» **Problem statement**: Among the lines below, count those with "finishes". Give only the number.

━━━━━ Data provided

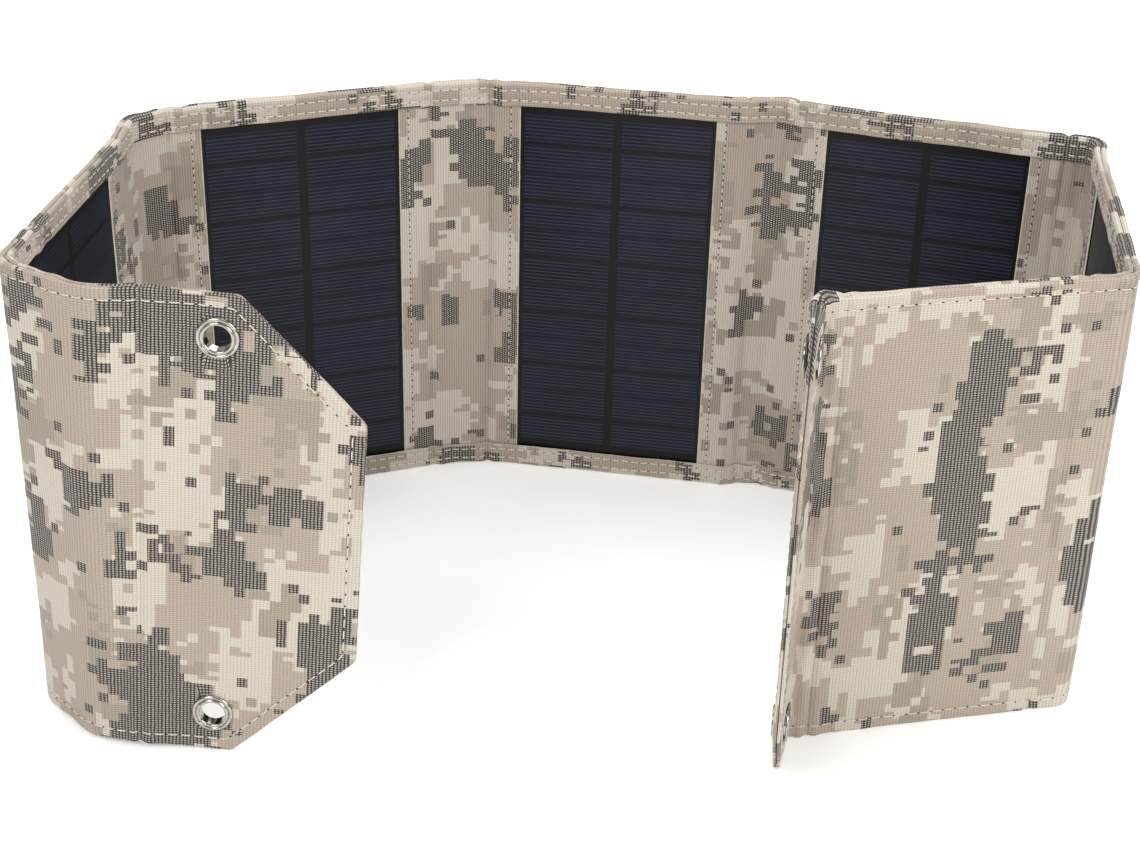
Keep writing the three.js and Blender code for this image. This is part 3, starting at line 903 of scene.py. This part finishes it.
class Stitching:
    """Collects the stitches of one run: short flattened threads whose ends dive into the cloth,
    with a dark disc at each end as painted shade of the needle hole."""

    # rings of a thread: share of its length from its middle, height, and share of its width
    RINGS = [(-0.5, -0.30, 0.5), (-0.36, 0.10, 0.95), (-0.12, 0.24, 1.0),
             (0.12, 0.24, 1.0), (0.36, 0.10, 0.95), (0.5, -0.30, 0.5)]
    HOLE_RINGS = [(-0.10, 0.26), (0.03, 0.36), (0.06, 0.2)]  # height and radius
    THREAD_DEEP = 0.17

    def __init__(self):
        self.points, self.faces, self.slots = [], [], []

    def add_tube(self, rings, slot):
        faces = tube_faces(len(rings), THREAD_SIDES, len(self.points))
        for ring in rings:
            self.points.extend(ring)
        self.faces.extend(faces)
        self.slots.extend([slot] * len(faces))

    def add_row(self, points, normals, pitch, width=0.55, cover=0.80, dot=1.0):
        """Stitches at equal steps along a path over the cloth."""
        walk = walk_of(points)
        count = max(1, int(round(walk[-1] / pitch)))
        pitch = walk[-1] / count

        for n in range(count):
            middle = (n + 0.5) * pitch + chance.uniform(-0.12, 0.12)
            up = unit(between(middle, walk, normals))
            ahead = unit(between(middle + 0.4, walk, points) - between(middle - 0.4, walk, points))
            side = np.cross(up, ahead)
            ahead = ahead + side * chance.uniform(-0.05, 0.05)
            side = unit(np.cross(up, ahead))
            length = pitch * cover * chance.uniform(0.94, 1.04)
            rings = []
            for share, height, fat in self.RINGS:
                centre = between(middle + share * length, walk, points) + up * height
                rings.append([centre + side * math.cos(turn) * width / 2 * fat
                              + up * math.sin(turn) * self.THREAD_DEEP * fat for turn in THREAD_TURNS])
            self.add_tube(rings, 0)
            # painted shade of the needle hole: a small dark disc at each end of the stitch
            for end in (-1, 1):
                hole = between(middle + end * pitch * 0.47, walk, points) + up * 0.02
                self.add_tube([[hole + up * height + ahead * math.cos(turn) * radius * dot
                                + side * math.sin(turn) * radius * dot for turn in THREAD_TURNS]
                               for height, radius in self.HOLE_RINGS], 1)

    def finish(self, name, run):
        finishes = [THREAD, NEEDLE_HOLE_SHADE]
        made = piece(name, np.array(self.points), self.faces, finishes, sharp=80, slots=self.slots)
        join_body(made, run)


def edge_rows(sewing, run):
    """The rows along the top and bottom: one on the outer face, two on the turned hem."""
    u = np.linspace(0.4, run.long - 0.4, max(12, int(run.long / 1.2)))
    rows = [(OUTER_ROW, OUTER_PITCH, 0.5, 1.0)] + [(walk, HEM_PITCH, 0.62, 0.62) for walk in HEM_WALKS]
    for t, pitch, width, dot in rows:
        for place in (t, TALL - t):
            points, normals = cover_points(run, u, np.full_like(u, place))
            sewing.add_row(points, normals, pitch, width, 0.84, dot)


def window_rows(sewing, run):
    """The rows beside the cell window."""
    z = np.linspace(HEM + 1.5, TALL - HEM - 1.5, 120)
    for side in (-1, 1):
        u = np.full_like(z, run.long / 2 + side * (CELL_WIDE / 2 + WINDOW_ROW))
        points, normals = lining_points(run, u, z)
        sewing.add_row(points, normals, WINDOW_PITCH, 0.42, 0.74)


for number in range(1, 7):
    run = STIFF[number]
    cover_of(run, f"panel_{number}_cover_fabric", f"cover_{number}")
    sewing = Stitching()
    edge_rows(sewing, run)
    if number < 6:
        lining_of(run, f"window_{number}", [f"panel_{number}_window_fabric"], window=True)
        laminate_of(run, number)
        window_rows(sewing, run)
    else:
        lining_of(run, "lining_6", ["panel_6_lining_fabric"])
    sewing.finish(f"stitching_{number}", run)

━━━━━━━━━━

» **The solution**: 3